The tee to the third hole is right next to Bill Cook's home. The men's teeing spot is dry. So is the green and the pin, some 185 yards away. In between is water.

"It's maybe 3{ feet deep in some places," Cook said Monday as he gamely drove his golf cart in places where it wasn't meant to go. In some areas on the north end of the Southport Springs property, water runs like a river heading south. Along the 12th hole, a sand trap is still recognizable, but it is immersed in several feet of running water.

Cook and his neighbors are trying to keep their sense of humor. Cook reported that playing the same six holes does not necessarily make those holes any easier.

The water in Southport Springs has gone down a little.

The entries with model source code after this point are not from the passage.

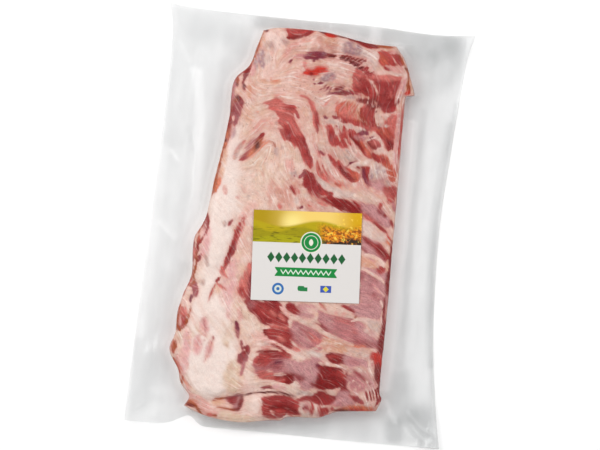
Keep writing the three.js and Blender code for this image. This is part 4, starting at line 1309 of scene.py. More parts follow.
def put_in_order(work: bmesh.types.BMesh) -> None:
    """Sorts the faces by their vertices, because some operators leave them in another order each run.

    Args:
        work: mesh to sort.
    """
    work.verts.index_update()
    faces = sorted(work.faces, key=lambda face: sorted(vertex.index for vertex in face.verts))
    rank = {face: number for number, face in enumerate(faces)}
    work.faces.sort(key=rank.get)


@dataclass(frozen=True)
class Ring:
    """One loop of vertices round the rack's rim.

    Attributes:
        reach: distance out from the rim in millimetres, for a loop of the wall.
        part: share of the way from the wall's foot to the pouch's edge, for a loop of the margin.
        height: share of the rim's height above the foot.
        lower: whether it belongs to the lower film.
    """

    reach: float = 0.0
    part: float | None = None
    height: float = 0.0
    lower: bool = False


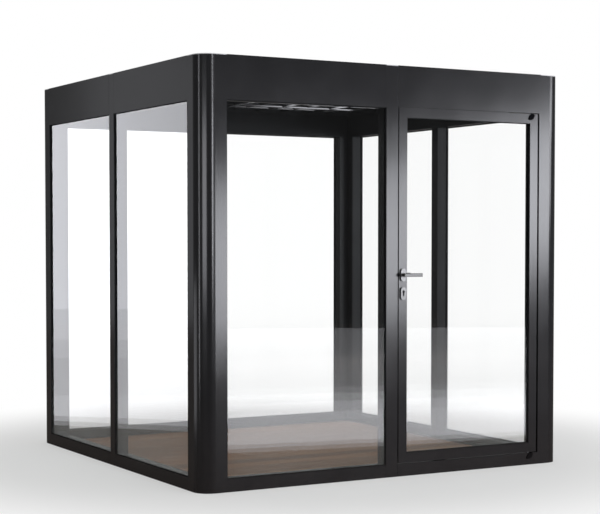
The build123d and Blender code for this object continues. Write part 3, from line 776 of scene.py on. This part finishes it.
def soft_panel(name, place, target, size, radiance, lean, lights, matt):
    """A rectangular soft lamp of a given brightness, aimed at a point and turned by its lean.

    Mirroring faces catch it, matt faces only if it is a matt lamp, and no camera sees it.
    """
    data = bpy.data.lights.new(name, "AREA")
    data.shape = "RECTANGLE"
    data.size, data.size_y = size
    data.energy = radiance * math.pi * size[0] * size[1]
    data.color = LAMP_TINT
    lamp = bpy.data.objects.new(name, data)
    lamp.location = place
    bpy.context.scene.collection.objects.link(lamp)
    lamp.rotation_euler = (Vector(target) - lamp.location).to_track_quat("-Z", "Y").to_euler()
    lamp.rotation_euler.rotate_axis("Z", math.radians(lean))
    lamp.visible_camera = False
    lamp.visible_transmission = False
    lamp.visible_diffuse = matt
    lamp.light_linking.receiver_collection = lights


# Soft lamps: name, place, aim, width and height, brightness, lean in degrees, what it
# lights, and whether matt faces catch it too
WALL_PANELS = (
    ("front_panel", (3.45, -8.8, 1.14), (3.45, 0, 1.14), (3.92, 1.75), 12.6, 5.3, "frame", True),
    ("front_right_panel", (6.9, -8.8, 1.8), (6.9, 0, 1.8), (3.1, 1.75), 14.2, 15.5, "frame", True),
    ("right_corner_panel", (7.06, -6.28, 2.25), (1.1, -1.1, 2.25), (2.0, 1.3), 8.5, 0, "frame",
     False),
    ("side_panel", (7.8, -5.29, 3.3), (1.1, -1.1, 3.3), (2.0, 1.5), 5.5, 0, "frame", False),
    ("edge_panel", (-0.25, -9.1, 2.3), (-1.1, -1.19, 2.3), (0.45, 3.2), 17.0, 0, "frame", False),
    ("edge_low_panel", (-0.2, -9.1, 1.8), (-1.1, -1.19, 1.8), (1.0, 1.5), 9.0, 0, "frame", False),
    ("corner_panel", (-5.98, -5.2, 1.65), (-1.15, -1.15, 1.65), (3.2, 1.6), 6.3, 0, "frame", False),
    ("rim_panel", (-7.2, -1.2, 1.8), (-1.1, -1.1, 1.8), (0.35, 5.0), 11.0, 0, "frame", False),
    ("left_low_panel", (-3.6, 0.62, 0.5), (-1.15, -1.1, 0.5), (1.5, 1.0), 1.5, 0, "frame", False),
    ("left_wall_panel", (-4.9, 6.0, 1.9), (-4.9, 0, 1.9), (3.0, 2.9), 0.42, 0, "frame", False),
)
ROOF_PANELS = (
    ("roof_right_panel", (1.07, -0.1, 1.716), (0, -0.1, 1.716), (1.33, 0.28), 14.0, 34.4,
     "roof_rows", False),
    ("roof_back_panel", (0.345, 1.06, 1.97), (0.345, 0, 1.97), (0.5, 0.26), 7.5, 0, "roof_runs",
     False),
)

# Lamps mirrored in the glass, each a stack of strips that touch, so that it fades by steps:
# name, place and aim in plan, width, lean in degrees, what it lights, the heights of the
# strips' edges from the top down, and the brightness of each strip
STACKS = (
    ("veil", (-3.1, 3.4), (-1.19, 0.2), 2.6, 0, "left_glass",
     (2.8, 0.734, 0.474, 0.32, 0.0), (4.95, 4.1, 3.55, 3.1)),
    ("low_veil", (-1.48, 0.8), (0, 0.8), 2.4, 5.17, "left_glass",
     (0.3226, 0.18, 0.145, 0.115), (3.5, 2.3, 1.0)),
    ("haze", (0.64, -2.2), (0.64, 0), 2.7, -1.5, "front_glass",
     (0.765, 0.3974, 0.3593, 0.3084, 0.2447, 0.06, 0.035, 0.01),
     (3.6, 5.5, 8.5, 12.0, 15.0, 10.0, 4.5)),
)


def strips(name, place, target, width, lean, lights, edges, levels):
    """The soft lamps of a stack, as rows like those of the panels.

    A strip's place is half way between its edges. Its height is their distance times the
    cosine of the lean, because the edges are measured upright at the middle of the stack.
    """
    for number, (top, foot, radiance) in enumerate(zip(edges, edges[1:], levels), 1):
        middle, height = (top + foot) / 2, (top - foot) * math.cos(math.radians(lean))
        yield (f"{name}_strip_{number}", (*place, middle), (*target, middle), (width, height),
               radiance, lean, lights, False)


def straight_rays(tree, path):
    """A node that is 1 for camera rays, also after panes of glass, and 0 after a bounce."""
    bounced = add_node(tree, "ShaderNodeMath", operation="ADD")
    tree.links.new(path.outputs["Glossy Depth"], bounced.inputs[0])
    tree.links.new(path.outputs["Diffuse Depth"], bounced.inputs[1])
    direct = add_node(tree, "ShaderNodeMath", operation="LESS_THAN", inputs={1: 0.5})
    tree.links.new(bounced.outputs[0], direct.inputs[0])
    through = add_node(tree, "ShaderNodeMath", operation="MULTIPLY")
    tree.links.new(path.outputs["Is Transmission Ray"], through.inputs[0])
    tree.links.new(direct.outputs[0], through.inputs[1])
    seen = add_node(tree, "ShaderNodeMath", operation="MAXIMUM")
    tree.links.new(path.outputs["Is Camera Ray"], seen.inputs[0])
    tree.links.new(through.outputs[0], seen.inputs[1])
    return seen


def white_level(tree, path, look):
    """A node with the strength of white: 1 in the open, and a little more behind panes."""
    level = add_node(tree, "ShaderNodeMath", operation="MULTIPLY_ADD",
                     inputs={1: look.through_glass - 1, 2: 1.0})
    tree.links.new(path.outputs["Is Transmission Ray"], level.inputs[0])
    return level


class GREENHOUSE_OT_stage(bpy.types.Operator):
    """Pale floor, soft lamps, white backdrop and the camera of the photograph"""
    bl_idname = "greenhouse.stage"
    bl_label = "Stage"

    def execute(self, context):
        look = context.scene.greenhouse_stage
        self.backdrop(context.scene, look)
        self.ground(look)
        panes = [NODES[name] for name in nodes_of("clear_glass")]
        rows = [bpy.data.objects[name] for name in ("roof_cross_bars_bevelled",
                                                    "roof_thin_cross_bars")]
        runs = [bpy.data.objects[name] for name in ("roof_bars_bevelled", "roof_thin_bars")]
        lit = {"frame": lit_set("not_glass", panes, keep_out=True),
               "left_glass": lit_set("left_glass", [NODES["glass_left"]]),
               "front_glass": lit_set("front_glass", [NODES["glass_front"], NODES["door_glass"]]),
               "roof_rows": lit_set("roof_rows", rows), "roof_runs": lit_set("roof_runs", runs)}
        glass_panels = [strip for stack in STACKS for strip in strips(*stack)]
        for name, place, target, size, radiance, lean, lights, matt in (
                *WALL_PANELS, *glass_panels, *ROOF_PANELS):
            soft_panel(name, place, target, size, radiance, lean, lit[lights], matt)
        camera = bpy.data.objects.new("camera", bpy.data.cameras.new("camera"))
        camera.data.sensor_width = 36.0
        camera.data.lens = look.lens
        camera.data.shift_x, camera.data.shift_y = look.shift
        camera.location = look.eye
        camera.rotation_euler = (math.radians(90 + look.pitch), 0, math.radians(-look.yaw))
        camera.data.clip_end = 500.0
        context.scene.collection.objects.link(camera)
        context.scene.camera = camera
        context.scene.view_settings.view_transform = "Standard"
        return {"FINISHED"}

    def backdrop(self, scene, look):
        """White for the camera and through glass, dimmer in reflections and as light."""
        world = bpy.data.worlds.new("backdrop")
        world.use_nodes = True
        scene.world = world
        tree = world.node_tree
        ground = tree.nodes["Background"]
        path = add_node(tree, "ShaderNodeLightPath")
        seen = straight_rays(tree, path)
        glossy = add_node(tree, "ShaderNodeMix", data_type="FLOAT",
                          inputs={"A": look.ambient, "B": look.mirrored})
        tree.links.new(path.outputs["Is Glossy Ray"], glossy.inputs["Factor"])
        strength = add_node(tree, "ShaderNodeMix", data_type="FLOAT")
        tree.links.new(white_level(tree, path, look).outputs[0], strength.inputs["B"])
        tree.links.new(seen.outputs[0], strength.inputs["Factor"])
        tree.links.new(glossy.outputs["Result"], strength.inputs["A"])
        ground.inputs["Color"].default_value = (1, 1, 1, 1)
        tree.links.new(strength.outputs["Result"], ground.inputs["Strength"])

    def ground(self, look):
        """A wide pale floor that turns into the white backdrop with distance, and shows dark brown in reflections
        as a painted reflection of dark ground.

        Its part of the backdrop's glow grows as a smooth step from the least part, near the
        middle, to the whole of it far off.
        """
        reach, depth, sides = 15.0, 0.0005, 96
        near, far_off, least = 1.7, 3.3, 0.4
        turn = np.linspace(0, 2 * math.pi, sides, endpoint=False)
        rim = np.stack([reach * np.cos(turn), reach * np.sin(turn), np.full(sides, -depth)], -1)
        mesh = bpy.data.meshes.new("ground")
        mesh.from_pydata(rim, [], [tuple(range(sides))])
        obj = bpy.data.objects.new("ground", mesh)
        bpy.context.scene.collection.objects.link(obj)
        finish, tree, shader = new_finish("pale_floor")
        shader.inputs["Roughness"].default_value = 0.9
        path = add_node(tree, "ShaderNodeLightPath")
        # Painted reflection: for glossy rays the floor turns dark brown, so that glass and metal reflect dark
        # ground low down.
        tone = add_node(tree, "ShaderNodeMix", data_type="RGBA")
        tone.inputs["A"].default_value = (0.8, 0.8, 0.79, 1)
        tone.inputs["B"].default_value = (0.2, 0.17, 0.15, 1)
        tree.links.new(path.outputs["Is Glossy Ray"], tone.inputs["Factor"])
        tree.links.new(tone.outputs["Result"], shader.inputs["Base Color"])
        shader.inputs["Specular IOR Level"].default_value = 0.1
        glow = add_node(tree, "ShaderNodeEmission", {"Color": (1, 1, 1, 1)})
        tree.links.new(white_level(tree, path, look).outputs[0], glow.inputs["Strength"])
        place = add_node(tree, "ShaderNodeTexCoord")
        far = add_node(tree, "ShaderNodeVectorMath", operation="LENGTH")
        tree.links.new(place.outputs["Object"], far.inputs[0])
        fade = add_node(tree, "ShaderNodeMapRange",
                        {"From Min": near, "From Max": far_off, "To Min": least},
                        interpolation_type="SMOOTHSTEP")
        tree.links.new(far.outputs["Value"], fade.inputs["Value"])
        seen = straight_rays(tree, path)
        glow_part = add_node(tree, "ShaderNodeMath", operation="MULTIPLY")
        tree.links.new(fade.outputs["Result"], glow_part.inputs[0])
        tree.links.new(seen.outputs[0], glow_part.inputs[1])
        mixed = add_node(tree, "ShaderNodeMixShader")
        tree.links.new(glow_part.outputs[0], mixed.inputs[0])
        tree.links.new(shader.outputs[0], mixed.inputs[1])
        tree.links.new(glow.outputs[0], mixed.inputs[2])
        tree.links.new(mixed.outputs[0], tree.nodes["Material Output"].inputs["Surface"])
        mesh.materials.append(finish)


class GREENHOUSE_PT_panel(bpy.types.Panel):
    """Lists the settings and steps in the sidebar"""
    bl_idname = "GREENHOUSE_PT_panel"
    bl_label = "Greenhouse"
    bl_space_type = "VIEW_3D"
    bl_region_type = "UI"
    bl_category = "Greenhouse"

    def draw(self, context):
        for group in (context.scene.greenhouse_finishes, context.scene.greenhouse_sizes,
                      context.scene.greenhouse_stage):
            box = self.layout.box()
            for name in group.__annotations__:
                box.prop(group, name)
        for step in STEPS:
            self.layout.operator(step.bl_idname)


STEPS = (GREENHOUSE_OT_frame_finish, GREENHOUSE_OT_glass, GREENHOUSE_OT_floor_boards,
         GREENHOUSE_OT_roof_bars, GREENHOUSE_OT_door_furniture, GREENHOUSE_OT_stage)
GROUPS = {"greenhouse_finishes": GREENHOUSE_PG_finishes, "greenhouse_sizes": GREENHOUSE_PG_sizes,
          "greenhouse_stage": GREENHOUSE_PG_stage}
CLASSES = (*GROUPS.values(), *STEPS, GREENHOUSE_PT_panel)


def register():
    """Adds the classes and the settings."""
    for cls in CLASSES:
        bpy.utils.register_class(cls)
    for name, group in GROUPS.items():
        setattr(bpy.types.Scene, name, bpy.props.PointerProperty(type=group))


def unregister():
    """Takes the classes and the settings away again."""
    for name in GROUPS:
        delattr(bpy.types.Scene, name)
    for cls in reversed(CLASSES):
        bpy.utils.unregister_class(cls)


def main():
    """Runs every step in order."""
    register()
    for step in STEPS:
        space, name = step.bl_idname.split(".")
        getattr(getattr(bpy.ops, space), name)()


if __name__ == "__main__":
    main()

Sliz said the county had two pumps in that area working to send water into the Indian Creek area where it then flows into the Hillsborough River.

Despite the pumping, some water from Southport Springs has been flowing right across Chancey Road. That's where John Harrison lives.

Harrison got tired of waiting for his property south of Chancey Road to drain off more than a foot of standing water. He and his wife, Sue, moved into a camper less than a mile from their home along Sandy Drive.

It wasn't just the water that drove them out.

"Now I've got trees falling in my yard," Harrison said. "When trees stand in water for that long, they just fall over. I'm waiting for one to fall on my trailer any day now."

He figures it will take several weeks for the water to drain off his property. But he has said that before. Then another storm dumped yet more water.

"It just wears you down after a while," Harrison said.

Bob Anderson thought the county pump might do the trick in his neighborhood along Tammy Lane. Then the pump stopped working. And then, Hurricane Jeanne arrived.

The water from a retention pond behind his two-story home had spread to cover neighbors' properties and to flood the bottom floor of Anderson's home. The constant pumping pushed the water out beyond Anderson's home. That progress ended when the pump malfunctioned.

One of the concerns in the Tammy Lane area is that the flooding worsens in the days after the rainfall, as the water from surrounding communities moves and seeks the lowest level.

"You know, water isn't the concern now," Anderson said. "We got no power."

The area lost power Sunday morning, and more than 24 hours later, it was still out.

Power restoration ground forward slowly Monday, with many crews restricted to what they called "demolition" work: clearing snapped lines snarled in tree limbs. Progress Energy reported 61,000 Pasco County customers without power at its 3 p.m. update. That was only 1,000 customers fewer than the 62,000 customers reported at 5 a.m.

Tampa Electric Co. had 7,000 households without electricity in Pasco, most clustered in the Dade City and St. Leo areas, where trees played havoc with lines.

Much of Monday was spent in what Tampa Electric spokesman Ross Bannister said was "damage assessment."

"It could take a while and "a while' is open ended," Bannister said Monday afternoon. "I wish it were as easy as snapping your fingers."

Withlacoochee River Electric Cooperative had returned power to sections of Land O'Lakes as early as Sunday night. Hundreds in the Lake Padgett Estates East neighborhood cheered as power popped on about 7 p.m. Sunday.

Withlacoochee spokesman Ernie Holzhauer reported that 22,500 Pasco customers were still without power late Monday afternoon. That was down from 43,845 without power at 6 a.m.

"We about cut the number in half within 24 hours," Holzhauer said. "If we have another day like (Monday), we'll be doing pretty well."

Staff writer James Thorner contributed to this report.